Explain the Spark execution flow from Driver to Executor.

The Spark Driver program orchestrates the application, creating a SparkContext/Session. It analyzes the DAG, breaks it into stages, and submits tasks to Executors running on worker nodes. Executors perform computations on data partitions and return results to the Driver.

What are the different types of Spark shuffles?

There isn't a formal 'type' of shuffle, but shuffles occur when data needs redistribution, such as for joins, groupBys, or aggregations. The efficiency depends on partitioning, serialization, and network transfer. Optimized shuffles aim to minimize data movement and I/O.

When should you use cache() versus persist()?

cache() is a shorthand for persist(StorageLevel.MEMORY_ONLY). persist() allows you to specify different storage levels (e.g., MEMORY_AND_DISK, MEMORY_ONLY_SER). Use persist() when you need finer control over how data is stored.

What is data locality in Spark?

Data locality refers to the physical location of data partitions relative to the executor processing them. Spark tries to run tasks on the same node where the data resides (PROCESS_LOCAL), then on the same rack (RACK_LOCAL), to minimize network transfer and improve performance.

How do you handle out-of-memory errors in Spark?

Out-of-memory errors can occur on the driver or executors. Solutions include increasing executor/driver memory, adjusting spark.memory.fraction, reducing parallelism, optimizing caching, or using disk-based storage levels for persistence.

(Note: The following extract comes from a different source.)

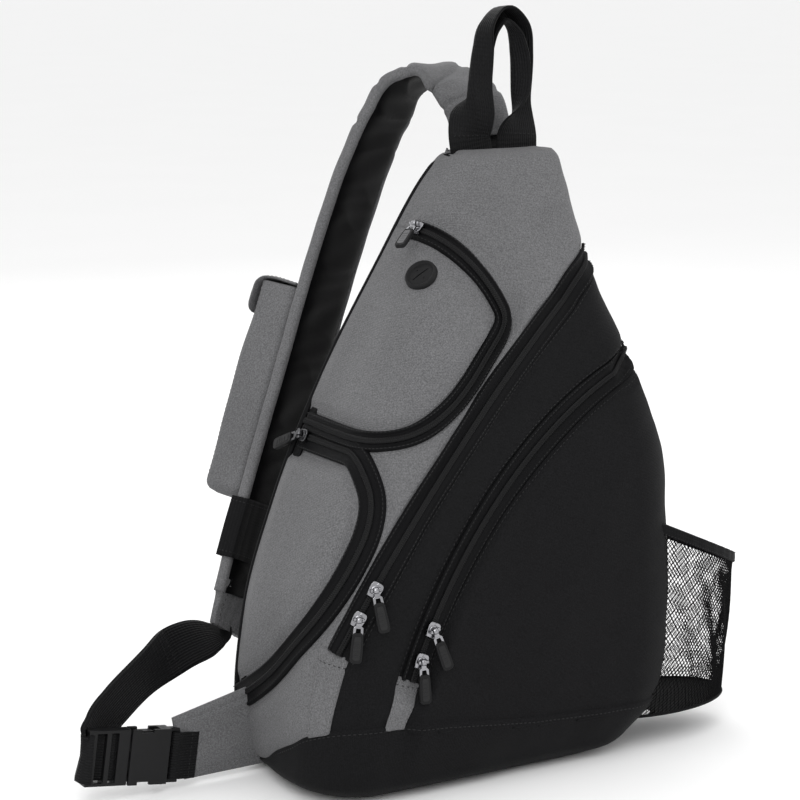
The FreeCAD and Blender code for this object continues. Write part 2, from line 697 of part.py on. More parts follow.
clear_of_bag = envelope(size("pocket_bulge") + 0.3, BACK + 1)
net = tub(0, 26, 210).cut(tub(-2, 28, 210)).cut(hem_plane(9)).cut(clear_of_bag)
hem = tub(0.8, 26, 210).cut(tub(-2.8, 20, 212)).cut(hem_plane(0)).common(hem_plane(9)).cut(clear_of_bag)


def right_part(shape):
    solids = sorted(shape.Solids, key=lambda s: s.BoundBox.XMax)
    return solids[-1]


feature("mesh_pocket", right_part(net))
feature("mesh_hem", right_part(hem))

# ---------------------------------------------------------------- check and export
doc.recompute()
os.makedirs("parts", exist_ok=True)
for obj in doc.Objects:
    if "Invalid" in obj.State or "Error" in obj.State:
        raise RuntimeError("bad object " + obj.Label)
for obj in NODES:
    if obj.Shape.isNull() or not obj.Shape.isValid() or not obj.Shape.Solids:
        raise RuntimeError("bad shape " + obj.Label)
    obj.Shape.exportStep("parts/" + obj.Label + ".step")
    box = obj.Shape.optimalBoundingBox(True, False)
    print("%-20s solids %d  x %.0f..%.0f  y %.0f..%.0f  z %.0f..%.0f  cm3 %.1f" % (
        obj.Label, len(obj.Shape.Solids), box.XMin, box.XMax, box.YMin, box.YMax, box.ZMin, box.ZMax,
        obj.Shape.Volume / 1000))
for label, pivot in PIVOTS.items():
    base, axis = pivot.Base, pivot.Rotation.multVec(Vec(1, 0, 0))
    down = pivot.Rotation.multVec(Vec(0, -1, 0))
    print("pivot", label, "at", tuple(round(v, 2) for v in base), "axis", tuple(round(v, 4) for v in axis),
          "hangs", tuple(round(v, 2) for v in down))
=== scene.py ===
import json
import math

import bmesh
import bpy
import numpy as np
from mathutils import Matrix, Vector

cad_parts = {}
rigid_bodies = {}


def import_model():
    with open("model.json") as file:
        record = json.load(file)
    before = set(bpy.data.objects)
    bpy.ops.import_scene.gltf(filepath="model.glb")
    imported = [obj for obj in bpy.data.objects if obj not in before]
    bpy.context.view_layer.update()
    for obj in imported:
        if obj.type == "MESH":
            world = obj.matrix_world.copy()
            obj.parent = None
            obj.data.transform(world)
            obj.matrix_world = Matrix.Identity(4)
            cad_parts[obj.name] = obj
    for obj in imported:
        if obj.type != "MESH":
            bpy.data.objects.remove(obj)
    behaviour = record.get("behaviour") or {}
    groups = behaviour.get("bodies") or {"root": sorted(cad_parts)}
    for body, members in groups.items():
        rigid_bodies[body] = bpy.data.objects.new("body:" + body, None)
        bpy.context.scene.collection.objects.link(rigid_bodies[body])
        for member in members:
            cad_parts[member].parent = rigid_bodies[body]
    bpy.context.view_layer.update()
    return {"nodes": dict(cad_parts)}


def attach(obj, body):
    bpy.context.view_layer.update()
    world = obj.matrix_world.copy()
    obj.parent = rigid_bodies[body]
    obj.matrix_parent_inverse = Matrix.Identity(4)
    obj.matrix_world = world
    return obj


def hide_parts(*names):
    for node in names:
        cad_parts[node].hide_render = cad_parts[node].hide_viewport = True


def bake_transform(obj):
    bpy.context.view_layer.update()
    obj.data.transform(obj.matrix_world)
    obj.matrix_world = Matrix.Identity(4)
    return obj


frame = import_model()
scene = bpy.context.scene
rng = np.random.default_rng(11)

# Lengths below are in millimetres, and put() turns them into metres.
MM = 0.001

# ------------------------------------------------------------------ materials


def nodes_of(name):
    mat = bpy.data.materials.new(name)
    mat.use_nodes = True
    tree = mat.node_tree
    shader = tree.nodes["Principled BSDF"]
    return mat, tree, shader


def link(tree, a, b):
    tree.links.new(a, b)


def node(tree, kind, **values):
    n = tree.nodes.new(kind)
    for key, value in values.items():
        if key in n.inputs:
            n.inputs[key].default_value = value
        else:
            setattr(n, key, value)
    return n


def ramp(tree, source, stops):
    r = tree.nodes.new("ShaderNodeValToRGB")
    r.color_ramp.elements[0].position, r.color_ramp.elements[0].color = stops[0][0], (*stops[0][1], 1)
    r.color_ramp.elements[1].position, r.color_ramp.elements[1].color = stops[-1][0], (*stops[-1][1], 1)
    for place, colour in stops[1:-1]:
        r.color_ramp.elements.new(place).color = (*colour, 1)
    link(tree, source, r.inputs["Fac"])
    return r.outputs["Color"]


def mix(tree, kind, fac, a, b):
    m = tree.nodes.new("ShaderNodeMix")
    m.data_type, m.blend_type = "RGBA", kind
    m.inputs["Factor"].default_value = fac
    for socket, value in ((m.inputs[6], a), (m.inputs[7], b)):
        if isinstance(value, bpy.types.NodeSocket):
            link(tree, value, socket)
        else:
            socket.default_value = (*value, 1)
    return m.outputs[2]


def maths(tree, operation, a, b=0.0):
    m = node(tree, "ShaderNodeMath", operation=operation)
    for socket, value in ((m.inputs[0], a), (m.inputs[1], b)):
        if isinstance(value, bpy.types.NodeSocket):
            link(tree, value, socket)
        else:
            socket.default_value = value
    return m.outputs[0]


def bands(tree, coords, direction, pitch):
    """Threads side by side, pitch in metres."""
    wave = node(tree, "ShaderNodeTexWave", wave_type="BANDS", bands_direction=direction,
                Scale=1.0 / pitch / 3.1831, Distortion=0.0)
    link(tree, coords, wave.inputs["Vector"])
    return wave.outputs["Fac"]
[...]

What is the role of the Catalyst Optimizer?

The Catalyst Optimizer is Spark SQL's query optimizer. It takes a logical plan, applies numerous optimization rules (like predicate pushdown, column pruning, and join reordering), and generates an optimized physical execution plan for DataFrames and SQL queries.

Can you explain broadcast joins?

A broadcast join is an optimization for joining a large DataFrame with a small one. The small DataFrame is 'broadcasted' to all executors, avoiding a shuffle of the large DataFrame. This significantly reduces shuffle I/O and improves join performance.